Is it Finally Worth Considering a Folding Phone?

SAMSUNG Galaxy Z Flip Foldable Phone” (CC BY-ND 2.0) by TheBetterDay

With the recent launch of the third generation of folding phones with the Galaxy Z Fold3 line, we now find ourselves firmly within the folding age. With these devices slowly exiting the premium-only tier, they’ve had the time to prove their technologies and capabilities within the mass market. So, are they worth a look, or would you be better suited to stick with more traditional mobile systems?

How do Folding Devices Work?

If you’re an older reader, then the term folding phone probably brings to mind the old flip devices with a screen on top and keypad below. While these types of vertical flipping devices are included in Samsung’s Flip line, the newer systems avoid the old separation of input and screen, simply doubling real estate when opened. The same concept applies to the larger systems which open horizontally, with a flexible center allowing a seamless transition between folded and open states.

In regular operation, many of these systems offer regular activities in both their folded and open states, thanks to the inclusion of an additional screen on the front of the device. In essence, this means users can rely on a traditional screen size when appropriate, and jump to the larger open layout whenever necessary.

The Advantages of a Folding System

The advantages of folding phones depend on your use case, but given how ubiquitous our uses of mobile phones are today, there tends to be something available for everyone. In a more common passive sense, the greater screen size can make an unfolding phone a great fit for those who wish to watch media like TV shows, movies, and YouTube. While the screens aren’t a perfect fit for modern 16:9 aspect ratios, they are unquestionably more visually engaging than smaller traditional systems.

For more interactive entertainment, a similar idea applies to games like video slots. On the websites that host these experiences, titles like Starburst and Gates of Olympus are scaled up to the greater visual real estate, again offering more engaging visuals. Additionally, the larger screens in the unfolded format allow for easier control, with larger buttons allowing for more streamlined input.

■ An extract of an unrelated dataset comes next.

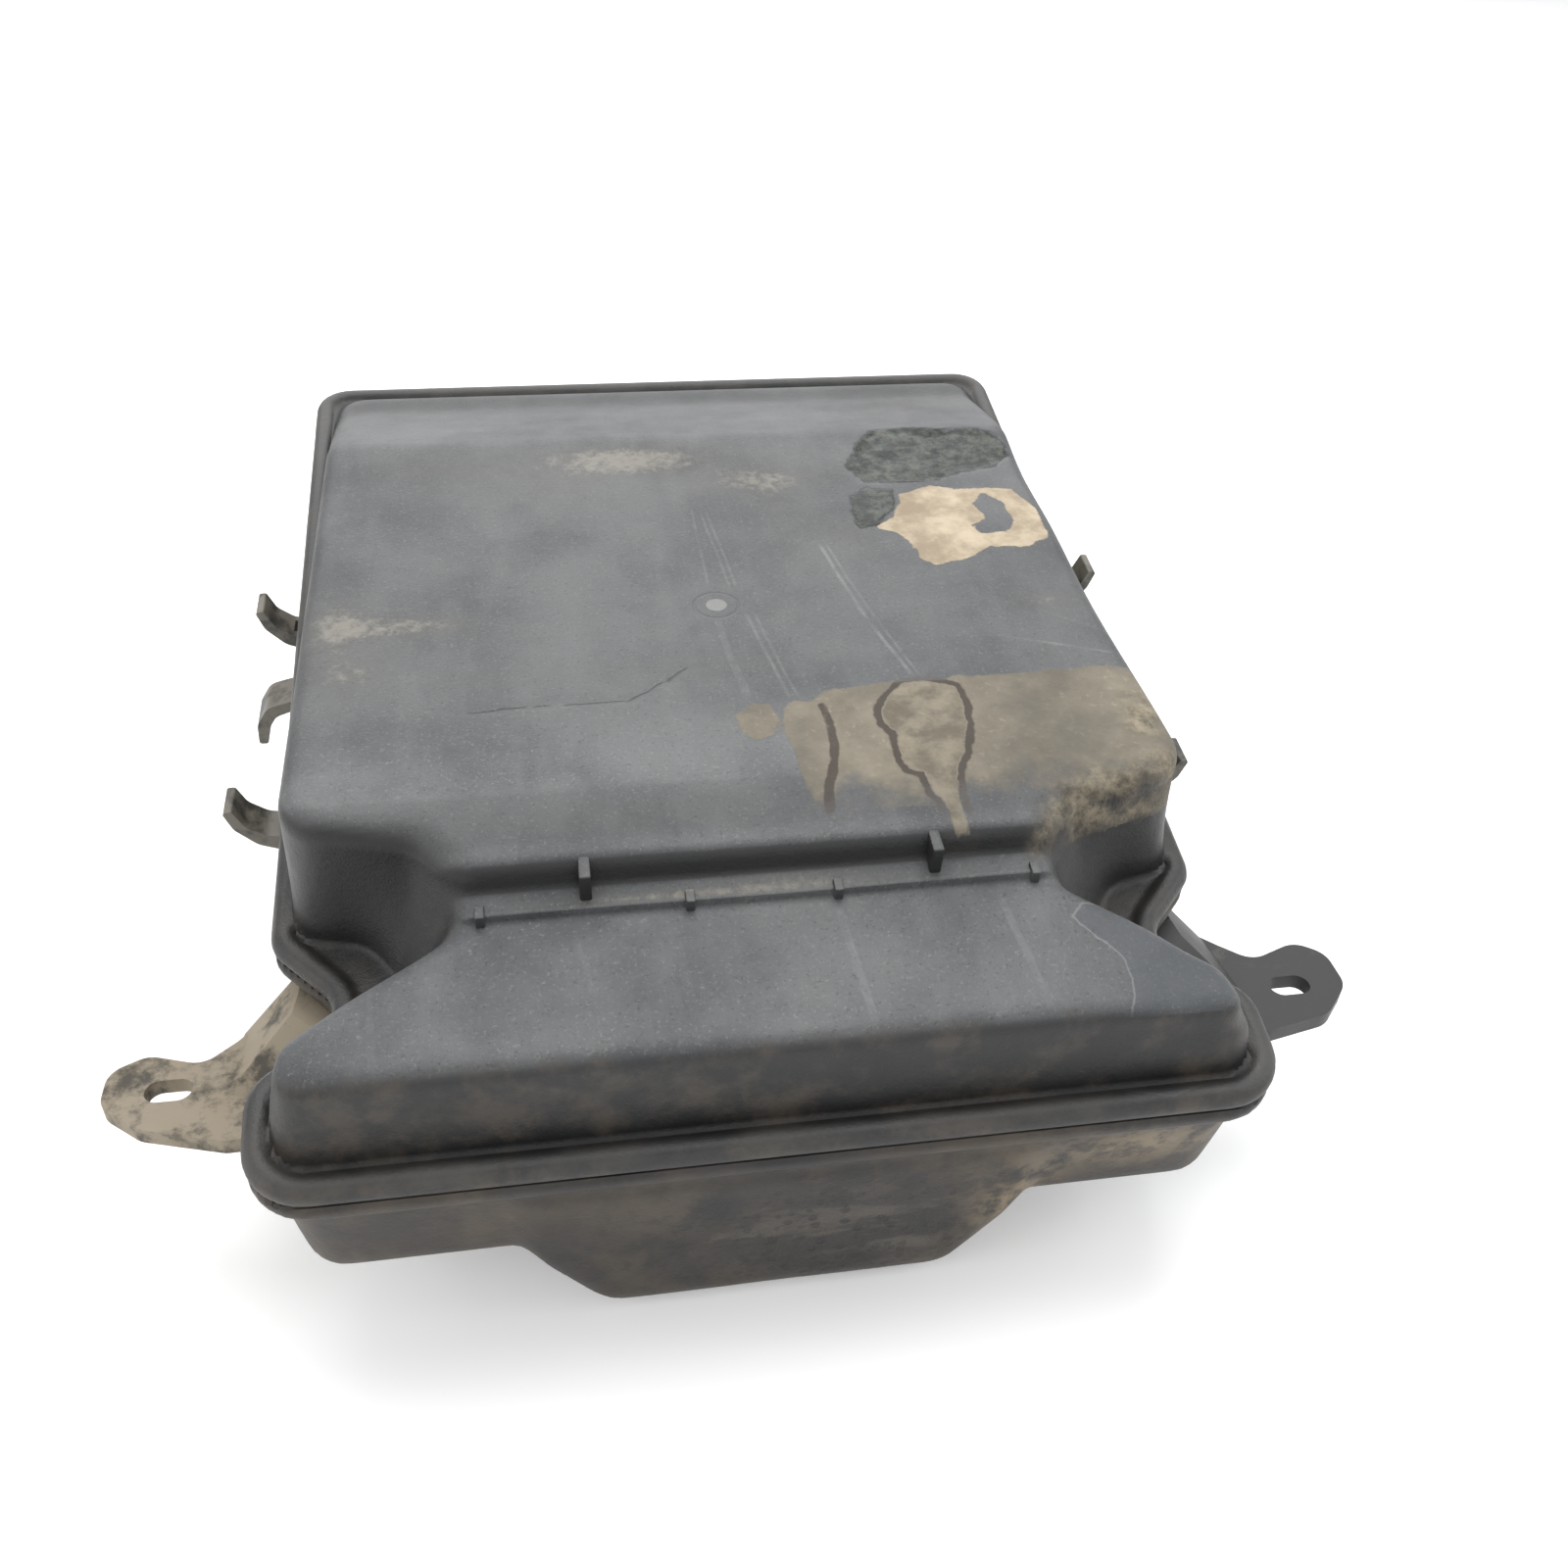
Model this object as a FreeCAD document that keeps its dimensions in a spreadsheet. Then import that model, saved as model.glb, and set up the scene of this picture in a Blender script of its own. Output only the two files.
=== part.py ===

Perhaps most encouraging for those who use their mobiles for work is the multitasking support which folding devices leverage so well. With more space, snapping different windows and apps to different parts of the screen can vastly improve the mobile work experience for those without room for a laptop. In some instances, this could even take mobile work opportunities from frustrating to viable on an unprecedented scale.

Samsung_Galaxy_Z_Fold3_5G_002” (CC BY-SA 2.0) by Juhele_CZ

Now with 5G integration and better app support than ever, folding phones have long passed their teething period as they enter the mass-market age. With an expected CAGR of 21.3% over the 2021-2026 period, the machines are still on an upward trajectory with no sign of slowing down. As for whether they’re worth the cost for your entertainment or work needs, that much is a question only you can answer. What we do know for sure is that these systems are proven, they’re extremely effective in the right situations, and they’re only going to become more common in the years to come.